--- begin RECORDS PROVIDED ---

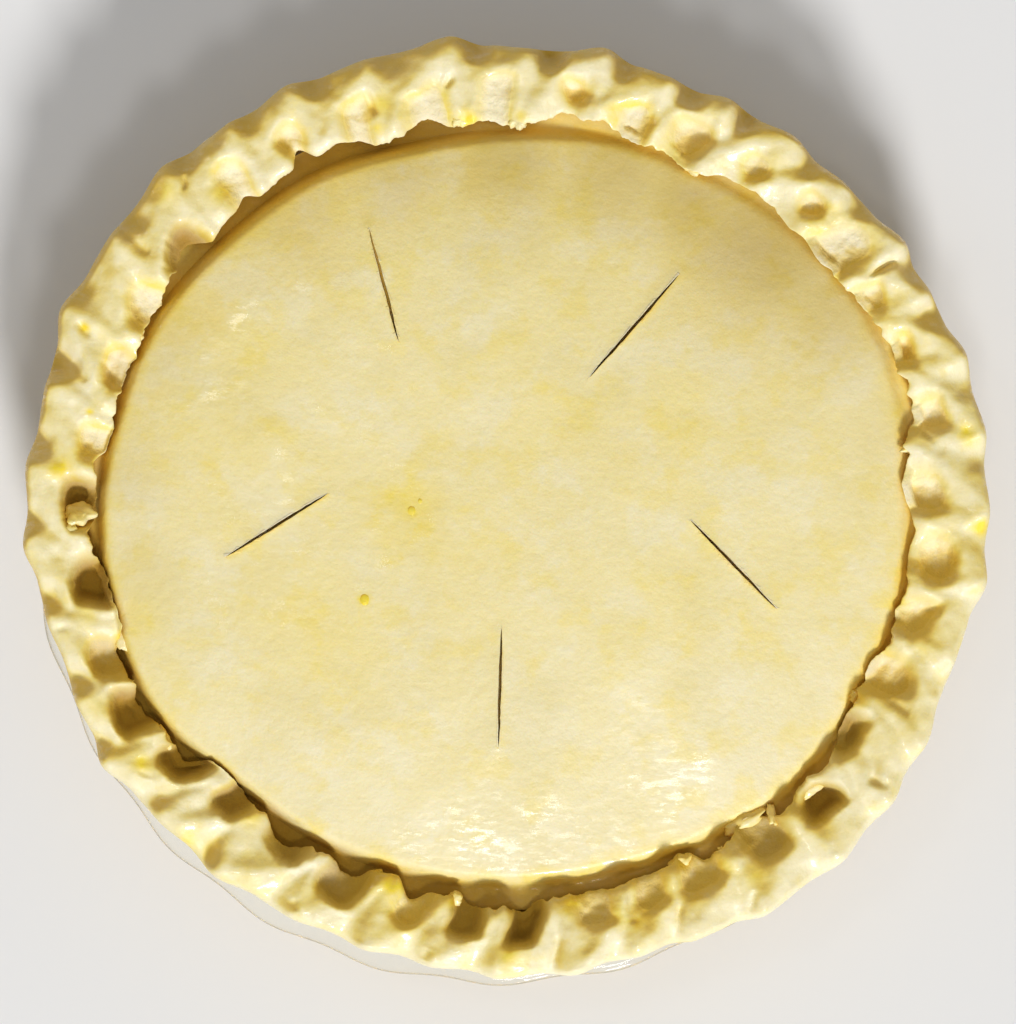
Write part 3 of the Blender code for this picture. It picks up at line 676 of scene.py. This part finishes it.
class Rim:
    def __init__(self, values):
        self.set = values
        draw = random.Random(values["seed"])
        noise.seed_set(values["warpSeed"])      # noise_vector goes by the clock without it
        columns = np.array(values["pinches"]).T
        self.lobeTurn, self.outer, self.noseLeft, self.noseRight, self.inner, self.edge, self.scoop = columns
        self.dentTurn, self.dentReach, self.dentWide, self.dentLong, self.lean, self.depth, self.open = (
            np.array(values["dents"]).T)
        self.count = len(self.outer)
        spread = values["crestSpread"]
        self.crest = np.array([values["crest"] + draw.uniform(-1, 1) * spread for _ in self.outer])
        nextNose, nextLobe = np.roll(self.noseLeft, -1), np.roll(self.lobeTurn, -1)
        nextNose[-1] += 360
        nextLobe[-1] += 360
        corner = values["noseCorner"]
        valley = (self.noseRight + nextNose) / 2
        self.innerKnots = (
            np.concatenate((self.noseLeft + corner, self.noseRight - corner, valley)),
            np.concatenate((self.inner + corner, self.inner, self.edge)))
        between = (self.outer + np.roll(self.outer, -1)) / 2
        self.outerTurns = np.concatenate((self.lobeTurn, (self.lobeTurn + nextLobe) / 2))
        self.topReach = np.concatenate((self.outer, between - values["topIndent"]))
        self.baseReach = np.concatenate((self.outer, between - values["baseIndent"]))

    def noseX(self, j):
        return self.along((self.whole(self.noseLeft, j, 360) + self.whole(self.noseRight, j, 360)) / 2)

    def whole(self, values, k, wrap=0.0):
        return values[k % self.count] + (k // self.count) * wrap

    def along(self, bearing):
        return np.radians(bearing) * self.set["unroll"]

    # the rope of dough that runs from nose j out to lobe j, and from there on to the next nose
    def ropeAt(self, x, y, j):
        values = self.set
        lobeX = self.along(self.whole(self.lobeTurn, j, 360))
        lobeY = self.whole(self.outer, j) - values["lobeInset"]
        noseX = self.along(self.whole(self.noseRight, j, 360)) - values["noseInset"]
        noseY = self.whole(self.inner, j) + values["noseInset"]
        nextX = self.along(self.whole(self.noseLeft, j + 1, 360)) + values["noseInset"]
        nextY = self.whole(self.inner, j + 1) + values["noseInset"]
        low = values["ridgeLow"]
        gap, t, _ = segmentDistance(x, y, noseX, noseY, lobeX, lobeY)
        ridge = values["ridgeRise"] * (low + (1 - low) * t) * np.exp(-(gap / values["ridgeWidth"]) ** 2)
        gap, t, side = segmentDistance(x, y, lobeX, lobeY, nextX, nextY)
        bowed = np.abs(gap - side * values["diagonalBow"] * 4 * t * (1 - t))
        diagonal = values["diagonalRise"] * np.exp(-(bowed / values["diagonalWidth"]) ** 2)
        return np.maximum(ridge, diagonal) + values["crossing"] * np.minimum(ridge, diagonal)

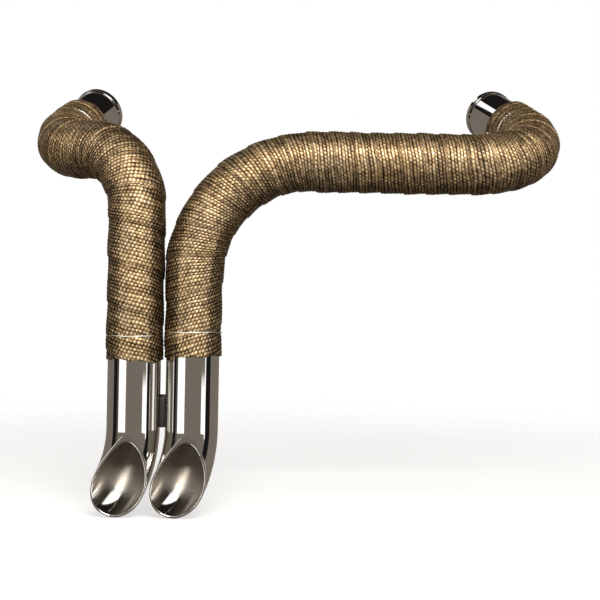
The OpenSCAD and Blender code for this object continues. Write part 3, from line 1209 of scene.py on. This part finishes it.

--- end RECORDS PROVIDED ---

» **SET TASK**
Reproduce each record exactly, leaving nothing out.

» **RESULT**
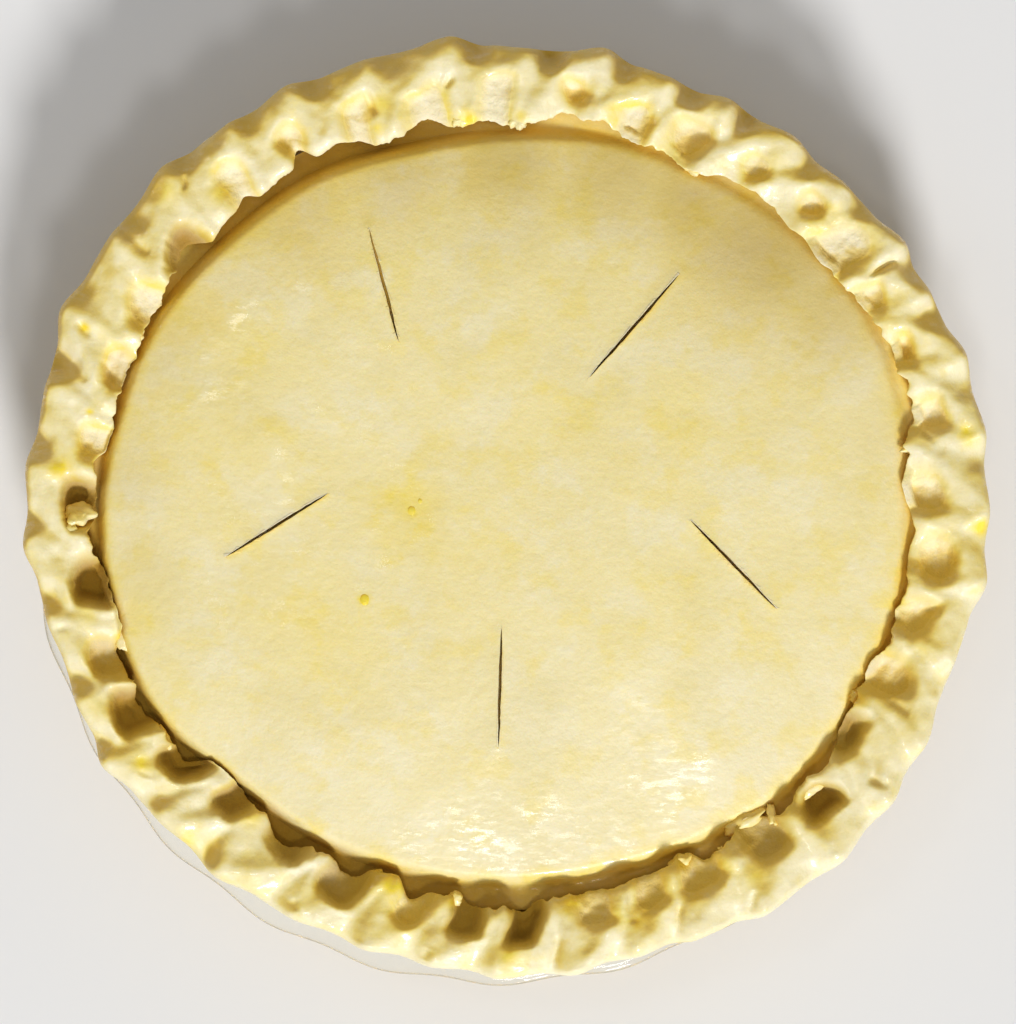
Write part 3 of the Blender code for this picture. It picks up at line 676 of scene.py. This part finishes it.
class Rim:
    def __init__(self, values):
        self.set = values
        draw = random.Random(values["seed"])
        noise.seed_set(values["warpSeed"])      # noise_vector goes by the clock without it
        columns = np.array(values["pinches"]).T
        self.lobeTurn, self.outer, self.noseLeft, self.noseRight, self.inner, self.edge, self.scoop = columns
        self.dentTurn, self.dentReach, self.dentWide, self.dentLong, self.lean, self.depth, self.open = (
            np.array(values["dents"]).T)
        self.count = len(self.outer)
        spread = values["crestSpread"]
        self.crest = np.array([values["crest"] + draw.uniform(-1, 1) * spread for _ in self.outer])
        nextNose, nextLobe = np.roll(self.noseLeft, -1), np.roll(self.lobeTurn, -1)
        nextNose[-1] += 360
        nextLobe[-1] += 360
        corner = values["noseCorner"]
        valley = (self.noseRight + nextNose) / 2
        self.innerKnots = (
            np.concatenate((self.noseLeft + corner, self.noseRight - corner, valley)),
            np.concatenate((self.inner + corner, self.inner, self.edge)))
        between = (self.outer + np.roll(self.outer, -1)) / 2
        self.outerTurns = np.concatenate((self.lobeTurn, (self.lobeTurn + nextLobe) / 2))
        self.topReach = np.concatenate((self.outer, between - values["topIndent"]))
        self.baseReach = np.concatenate((self.outer, between - values["baseIndent"]))

    def noseX(self, j):
        return self.along((self.whole(self.noseLeft, j, 360) + self.whole(self.noseRight, j, 360)) / 2)

    def whole(self, values, k, wrap=0.0):
        return values[k % self.count] + (k // self.count) * wrap

    def along(self, bearing):
        return np.radians(bearing) * self.set["unroll"]

    # the rope of dough that runs from nose j out to lobe j, and from there on to the next nose
    def ropeAt(self, x, y, j):
        values = self.set
        lobeX = self.along(self.whole(self.lobeTurn, j, 360))
        lobeY = self.whole(self.outer, j) - values["lobeInset"]
        noseX = self.along(self.whole(self.noseRight, j, 360)) - values["noseInset"]
        noseY = self.whole(self.inner, j) + values["noseInset"]
        nextX = self.along(self.whole(self.noseLeft, j + 1, 360)) + values["noseInset"]
        nextY = self.whole(self.inner, j + 1) + values["noseInset"]
        low = values["ridgeLow"]
        gap, t, _ = segmentDistance(x, y, noseX, noseY, lobeX, lobeY)
        ridge = values["ridgeRise"] * (low + (1 - low) * t) * np.exp(-(gap / values["ridgeWidth"]) ** 2)
        gap, t, side = segmentDistance(x, y, lobeX, lobeY, nextX, nextY)
        bowed = np.abs(gap - side * values["diagonalBow"] * 4 * t * (1 - t))
        diagonal = values["diagonalRise"] * np.exp(-(bowed / values["diagonalWidth"]) ** 2)
        return np.maximum(ridge, diagonal) + values["crossing"] * np.minimum(ridge, diagonal)

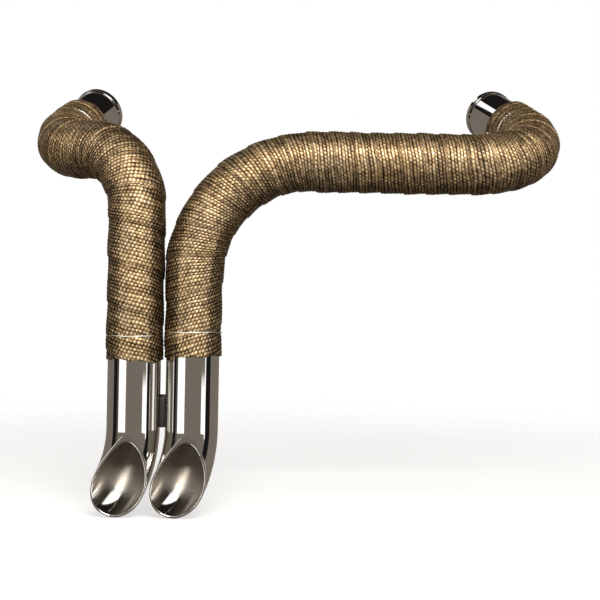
The OpenSCAD and Blender code for this object continues. Write part 3, from line 1209 of scene.py on. This part finishes it.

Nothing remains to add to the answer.